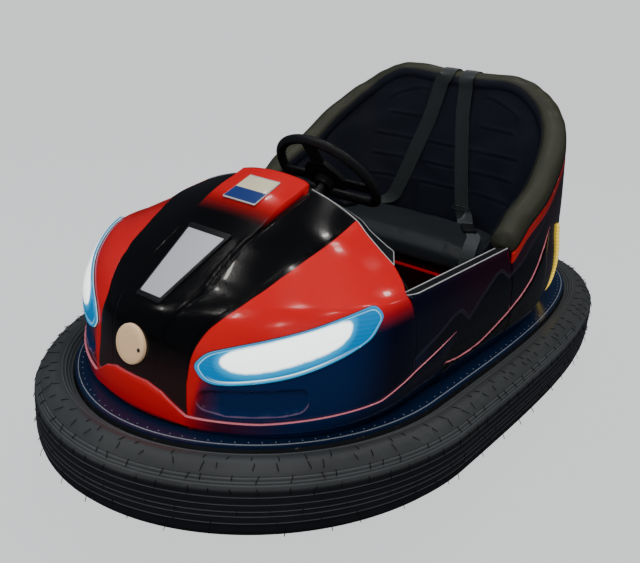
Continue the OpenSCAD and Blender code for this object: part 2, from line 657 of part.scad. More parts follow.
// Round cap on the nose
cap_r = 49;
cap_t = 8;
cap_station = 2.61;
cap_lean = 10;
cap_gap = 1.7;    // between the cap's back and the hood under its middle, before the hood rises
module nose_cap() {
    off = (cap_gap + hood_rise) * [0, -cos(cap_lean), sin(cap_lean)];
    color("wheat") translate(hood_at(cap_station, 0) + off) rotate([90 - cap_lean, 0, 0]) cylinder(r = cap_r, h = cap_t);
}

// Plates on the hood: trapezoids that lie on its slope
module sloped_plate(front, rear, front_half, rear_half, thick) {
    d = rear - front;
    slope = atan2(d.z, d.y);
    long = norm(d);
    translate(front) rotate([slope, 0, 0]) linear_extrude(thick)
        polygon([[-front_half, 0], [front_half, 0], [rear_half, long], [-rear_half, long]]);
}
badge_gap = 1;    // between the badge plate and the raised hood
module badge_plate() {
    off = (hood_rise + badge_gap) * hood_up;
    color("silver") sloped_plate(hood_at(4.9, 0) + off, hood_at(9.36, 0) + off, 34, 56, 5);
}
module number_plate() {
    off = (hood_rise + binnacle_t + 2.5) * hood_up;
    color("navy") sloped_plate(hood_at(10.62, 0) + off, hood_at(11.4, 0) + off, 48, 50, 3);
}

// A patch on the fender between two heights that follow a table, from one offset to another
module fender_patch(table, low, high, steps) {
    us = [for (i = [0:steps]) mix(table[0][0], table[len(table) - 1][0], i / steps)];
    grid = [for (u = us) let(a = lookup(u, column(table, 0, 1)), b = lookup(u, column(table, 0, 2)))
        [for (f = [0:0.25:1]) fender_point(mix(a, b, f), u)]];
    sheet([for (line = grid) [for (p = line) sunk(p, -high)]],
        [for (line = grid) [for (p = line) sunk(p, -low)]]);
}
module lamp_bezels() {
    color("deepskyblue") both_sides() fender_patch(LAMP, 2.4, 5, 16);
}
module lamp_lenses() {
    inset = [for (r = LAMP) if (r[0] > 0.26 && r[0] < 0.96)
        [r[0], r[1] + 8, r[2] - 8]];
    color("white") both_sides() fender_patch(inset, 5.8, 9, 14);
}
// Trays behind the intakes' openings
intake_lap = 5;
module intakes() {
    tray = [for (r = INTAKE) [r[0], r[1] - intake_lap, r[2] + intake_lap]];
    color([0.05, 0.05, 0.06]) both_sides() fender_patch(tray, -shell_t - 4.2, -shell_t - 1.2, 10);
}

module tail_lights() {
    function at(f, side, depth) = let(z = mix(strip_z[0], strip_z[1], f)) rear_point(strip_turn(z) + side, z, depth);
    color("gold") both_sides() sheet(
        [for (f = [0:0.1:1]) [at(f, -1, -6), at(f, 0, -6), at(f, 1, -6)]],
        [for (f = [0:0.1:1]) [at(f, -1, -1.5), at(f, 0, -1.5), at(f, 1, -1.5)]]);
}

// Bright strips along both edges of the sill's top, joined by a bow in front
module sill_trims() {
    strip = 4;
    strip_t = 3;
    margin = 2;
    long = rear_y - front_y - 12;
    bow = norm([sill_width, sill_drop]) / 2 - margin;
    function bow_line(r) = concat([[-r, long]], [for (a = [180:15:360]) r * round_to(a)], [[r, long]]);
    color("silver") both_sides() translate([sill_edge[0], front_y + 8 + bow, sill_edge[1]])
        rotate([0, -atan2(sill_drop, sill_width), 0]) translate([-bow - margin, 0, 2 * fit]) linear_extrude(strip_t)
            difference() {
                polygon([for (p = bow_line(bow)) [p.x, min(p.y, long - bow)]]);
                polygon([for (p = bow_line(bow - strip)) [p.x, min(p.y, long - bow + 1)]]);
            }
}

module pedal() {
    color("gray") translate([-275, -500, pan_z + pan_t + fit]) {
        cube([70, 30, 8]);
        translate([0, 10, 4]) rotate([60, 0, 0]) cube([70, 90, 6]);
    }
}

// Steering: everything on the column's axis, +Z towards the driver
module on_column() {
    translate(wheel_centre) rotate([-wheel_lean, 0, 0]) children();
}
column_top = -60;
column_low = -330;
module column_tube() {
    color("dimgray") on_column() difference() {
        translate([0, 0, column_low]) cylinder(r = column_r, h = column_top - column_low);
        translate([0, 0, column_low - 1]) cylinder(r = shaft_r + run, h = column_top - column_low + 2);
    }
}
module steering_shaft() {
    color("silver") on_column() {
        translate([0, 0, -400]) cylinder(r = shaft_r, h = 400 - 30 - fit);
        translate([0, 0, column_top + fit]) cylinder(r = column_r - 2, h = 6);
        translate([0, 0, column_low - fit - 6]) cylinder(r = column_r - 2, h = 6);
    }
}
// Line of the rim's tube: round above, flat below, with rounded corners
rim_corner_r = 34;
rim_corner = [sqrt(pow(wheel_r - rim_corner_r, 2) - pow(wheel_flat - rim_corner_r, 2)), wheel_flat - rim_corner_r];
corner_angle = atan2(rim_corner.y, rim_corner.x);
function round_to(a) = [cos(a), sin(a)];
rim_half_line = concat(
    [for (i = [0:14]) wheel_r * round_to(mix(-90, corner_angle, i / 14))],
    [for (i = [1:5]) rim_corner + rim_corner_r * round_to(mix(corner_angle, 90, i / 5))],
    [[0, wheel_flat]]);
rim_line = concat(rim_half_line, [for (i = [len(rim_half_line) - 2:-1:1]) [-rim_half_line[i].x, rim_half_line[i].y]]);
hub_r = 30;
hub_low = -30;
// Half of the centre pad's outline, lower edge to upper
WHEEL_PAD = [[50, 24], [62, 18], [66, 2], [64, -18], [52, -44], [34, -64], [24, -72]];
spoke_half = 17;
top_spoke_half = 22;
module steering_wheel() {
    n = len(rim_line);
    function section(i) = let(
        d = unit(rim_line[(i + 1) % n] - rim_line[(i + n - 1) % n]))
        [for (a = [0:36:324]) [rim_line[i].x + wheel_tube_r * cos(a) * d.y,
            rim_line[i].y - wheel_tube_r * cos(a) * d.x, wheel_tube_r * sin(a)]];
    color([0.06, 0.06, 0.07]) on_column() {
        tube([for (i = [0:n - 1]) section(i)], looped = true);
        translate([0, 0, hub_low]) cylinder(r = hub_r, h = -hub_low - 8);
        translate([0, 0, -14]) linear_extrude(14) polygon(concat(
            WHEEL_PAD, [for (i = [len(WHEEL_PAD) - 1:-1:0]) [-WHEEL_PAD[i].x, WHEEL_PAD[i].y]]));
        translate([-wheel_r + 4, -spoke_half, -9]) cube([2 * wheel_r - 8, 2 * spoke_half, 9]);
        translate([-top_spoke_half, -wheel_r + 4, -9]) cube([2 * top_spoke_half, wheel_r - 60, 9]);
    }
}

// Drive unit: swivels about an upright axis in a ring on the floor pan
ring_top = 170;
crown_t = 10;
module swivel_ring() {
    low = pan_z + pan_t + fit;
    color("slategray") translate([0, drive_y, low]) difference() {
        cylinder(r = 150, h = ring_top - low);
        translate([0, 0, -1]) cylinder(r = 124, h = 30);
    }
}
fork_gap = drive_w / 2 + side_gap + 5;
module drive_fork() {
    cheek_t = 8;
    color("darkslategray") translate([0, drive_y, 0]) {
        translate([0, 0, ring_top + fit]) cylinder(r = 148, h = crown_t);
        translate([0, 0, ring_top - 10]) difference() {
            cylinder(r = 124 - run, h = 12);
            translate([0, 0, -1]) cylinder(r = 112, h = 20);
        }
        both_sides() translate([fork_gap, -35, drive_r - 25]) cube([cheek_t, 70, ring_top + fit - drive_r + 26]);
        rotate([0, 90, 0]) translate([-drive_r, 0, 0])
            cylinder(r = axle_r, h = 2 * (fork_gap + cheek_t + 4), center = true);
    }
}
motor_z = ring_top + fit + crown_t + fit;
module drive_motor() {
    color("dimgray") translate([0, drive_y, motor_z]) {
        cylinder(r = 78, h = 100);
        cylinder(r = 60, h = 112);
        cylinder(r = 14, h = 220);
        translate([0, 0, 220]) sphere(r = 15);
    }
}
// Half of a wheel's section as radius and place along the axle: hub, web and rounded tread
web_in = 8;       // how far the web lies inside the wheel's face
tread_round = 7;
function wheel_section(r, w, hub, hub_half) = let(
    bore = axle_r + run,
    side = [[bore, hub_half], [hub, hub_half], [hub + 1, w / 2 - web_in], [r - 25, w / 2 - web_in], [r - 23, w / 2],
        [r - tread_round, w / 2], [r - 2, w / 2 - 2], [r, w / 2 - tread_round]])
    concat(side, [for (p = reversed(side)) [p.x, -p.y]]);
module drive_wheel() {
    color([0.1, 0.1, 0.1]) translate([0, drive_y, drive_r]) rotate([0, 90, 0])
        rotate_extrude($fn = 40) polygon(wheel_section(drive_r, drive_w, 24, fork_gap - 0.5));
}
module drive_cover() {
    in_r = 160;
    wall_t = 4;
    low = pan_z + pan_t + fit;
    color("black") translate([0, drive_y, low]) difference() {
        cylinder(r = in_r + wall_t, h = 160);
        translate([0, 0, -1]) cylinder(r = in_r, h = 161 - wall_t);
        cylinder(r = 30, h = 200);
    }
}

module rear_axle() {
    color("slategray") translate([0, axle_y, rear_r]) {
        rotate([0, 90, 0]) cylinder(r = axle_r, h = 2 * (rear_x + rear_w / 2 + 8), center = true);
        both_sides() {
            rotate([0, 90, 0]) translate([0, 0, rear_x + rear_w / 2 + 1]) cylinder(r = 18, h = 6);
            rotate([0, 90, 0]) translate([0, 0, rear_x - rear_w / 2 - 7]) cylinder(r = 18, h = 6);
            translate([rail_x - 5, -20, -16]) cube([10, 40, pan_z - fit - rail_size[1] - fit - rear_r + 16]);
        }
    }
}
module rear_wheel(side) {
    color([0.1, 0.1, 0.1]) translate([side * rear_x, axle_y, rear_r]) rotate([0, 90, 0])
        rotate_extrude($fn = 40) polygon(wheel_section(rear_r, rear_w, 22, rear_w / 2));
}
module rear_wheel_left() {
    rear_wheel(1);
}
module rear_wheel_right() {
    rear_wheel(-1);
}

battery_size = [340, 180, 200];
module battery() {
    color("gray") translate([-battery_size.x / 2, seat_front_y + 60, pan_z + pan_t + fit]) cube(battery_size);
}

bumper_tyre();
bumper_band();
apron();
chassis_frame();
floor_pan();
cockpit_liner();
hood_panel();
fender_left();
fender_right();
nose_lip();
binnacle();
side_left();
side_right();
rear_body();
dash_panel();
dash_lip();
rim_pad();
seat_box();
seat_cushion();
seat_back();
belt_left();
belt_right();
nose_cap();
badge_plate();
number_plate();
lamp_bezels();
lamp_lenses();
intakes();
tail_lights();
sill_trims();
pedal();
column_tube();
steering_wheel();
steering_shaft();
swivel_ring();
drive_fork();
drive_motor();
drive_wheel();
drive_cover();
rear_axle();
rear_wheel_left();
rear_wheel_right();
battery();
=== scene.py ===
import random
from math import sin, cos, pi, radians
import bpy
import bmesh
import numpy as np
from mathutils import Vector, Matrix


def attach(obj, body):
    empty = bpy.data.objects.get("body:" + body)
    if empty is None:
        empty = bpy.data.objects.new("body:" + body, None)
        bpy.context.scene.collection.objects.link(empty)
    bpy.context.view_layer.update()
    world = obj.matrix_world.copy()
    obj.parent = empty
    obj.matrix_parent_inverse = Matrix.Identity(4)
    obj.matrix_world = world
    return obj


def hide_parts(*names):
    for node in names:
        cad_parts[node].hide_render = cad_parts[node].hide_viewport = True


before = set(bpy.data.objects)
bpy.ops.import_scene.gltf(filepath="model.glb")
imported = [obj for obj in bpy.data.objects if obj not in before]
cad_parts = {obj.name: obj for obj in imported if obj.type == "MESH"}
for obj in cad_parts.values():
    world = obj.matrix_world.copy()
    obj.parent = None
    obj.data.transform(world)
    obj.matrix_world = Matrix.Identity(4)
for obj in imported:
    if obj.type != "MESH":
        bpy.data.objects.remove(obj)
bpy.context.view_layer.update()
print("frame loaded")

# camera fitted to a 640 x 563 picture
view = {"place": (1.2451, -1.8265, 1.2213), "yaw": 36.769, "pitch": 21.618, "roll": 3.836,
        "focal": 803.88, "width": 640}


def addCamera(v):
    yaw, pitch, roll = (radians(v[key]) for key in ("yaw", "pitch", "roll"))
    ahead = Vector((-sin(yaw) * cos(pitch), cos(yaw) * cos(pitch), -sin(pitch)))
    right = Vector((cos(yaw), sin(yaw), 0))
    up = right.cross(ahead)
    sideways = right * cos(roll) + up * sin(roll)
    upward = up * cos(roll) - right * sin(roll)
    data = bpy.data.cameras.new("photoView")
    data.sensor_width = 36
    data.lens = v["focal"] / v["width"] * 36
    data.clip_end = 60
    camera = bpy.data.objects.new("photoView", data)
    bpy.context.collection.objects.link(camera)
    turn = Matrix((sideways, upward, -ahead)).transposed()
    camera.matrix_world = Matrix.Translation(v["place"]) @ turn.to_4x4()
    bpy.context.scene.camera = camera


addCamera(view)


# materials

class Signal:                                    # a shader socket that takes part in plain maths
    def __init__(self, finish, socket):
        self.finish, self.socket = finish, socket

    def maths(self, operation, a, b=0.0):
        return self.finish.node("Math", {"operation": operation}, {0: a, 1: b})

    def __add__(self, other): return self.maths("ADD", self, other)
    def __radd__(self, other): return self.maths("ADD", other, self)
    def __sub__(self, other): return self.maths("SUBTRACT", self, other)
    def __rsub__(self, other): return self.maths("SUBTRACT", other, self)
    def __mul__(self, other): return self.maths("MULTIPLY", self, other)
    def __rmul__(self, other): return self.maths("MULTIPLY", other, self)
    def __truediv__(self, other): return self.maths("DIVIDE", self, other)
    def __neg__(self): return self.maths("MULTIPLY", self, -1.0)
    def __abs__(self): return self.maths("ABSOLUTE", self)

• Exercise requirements
In the listing above, find the line containing "bumper_tyre();" and the line containing "bpy.data.objects.remove(obj)", then quote both, plus every line between them, exactly as written.

• Complete response
bumper_tyre();
bumper_band();
apron();
chassis_frame();
floor_pan();
cockpit_liner();
hood_panel();
fender_left();
fender_right();
nose_lip();
binnacle();
side_left();
side_right();
rear_body();
dash_panel();
dash_lip();
rim_pad();
seat_box();
seat_cushion();
seat_back();
belt_left();
belt_right();
nose_cap();
badge_plate();
number_plate();
lamp_bezels();
lamp_lenses();
intakes();
tail_lights();
sill_trims();
pedal();
column_tube();
steering_wheel();
steering_shaft();
swivel_ring();
drive_fork();
drive_motor();
drive_wheel();
drive_cover();
rear_axle();
rear_wheel_left();
rear_wheel_right();
battery();
=== scene.py ===
import random
from math import sin, cos, pi, radians
import bpy
import bmesh
import numpy as np
from mathutils import Vector, Matrix


def attach(obj, body):
    empty = bpy.data.objects.get("body:" + body)
    if empty is None:
        empty = bpy.data.objects.new("body:" + body, None)
        bpy.context.scene.collection.objects.link(empty)
    bpy.context.view_layer.update()
    world = obj.matrix_world.copy()
    obj.parent = empty
    obj.matrix_parent_inverse = Matrix.Identity(4)
    obj.matrix_world = world
    return obj


def hide_parts(*names):
    for node in names:
        cad_parts[node].hide_render = cad_parts[node].hide_viewport = True


before = set(bpy.data.objects)
bpy.ops.import_scene.gltf(filepath="model.glb")
imported = [obj for obj in bpy.data.objects if obj not in before]
cad_parts = {obj.name: obj for obj in imported if obj.type == "MESH"}
for obj in cad_parts.values():
    world = obj.matrix_world.copy()
    obj.parent = None
    obj.data.transform(world)
    obj.matrix_world = Matrix.Identity(4)
for obj in imported:
    if obj.type != "MESH":
        bpy.data.objects.remove(obj)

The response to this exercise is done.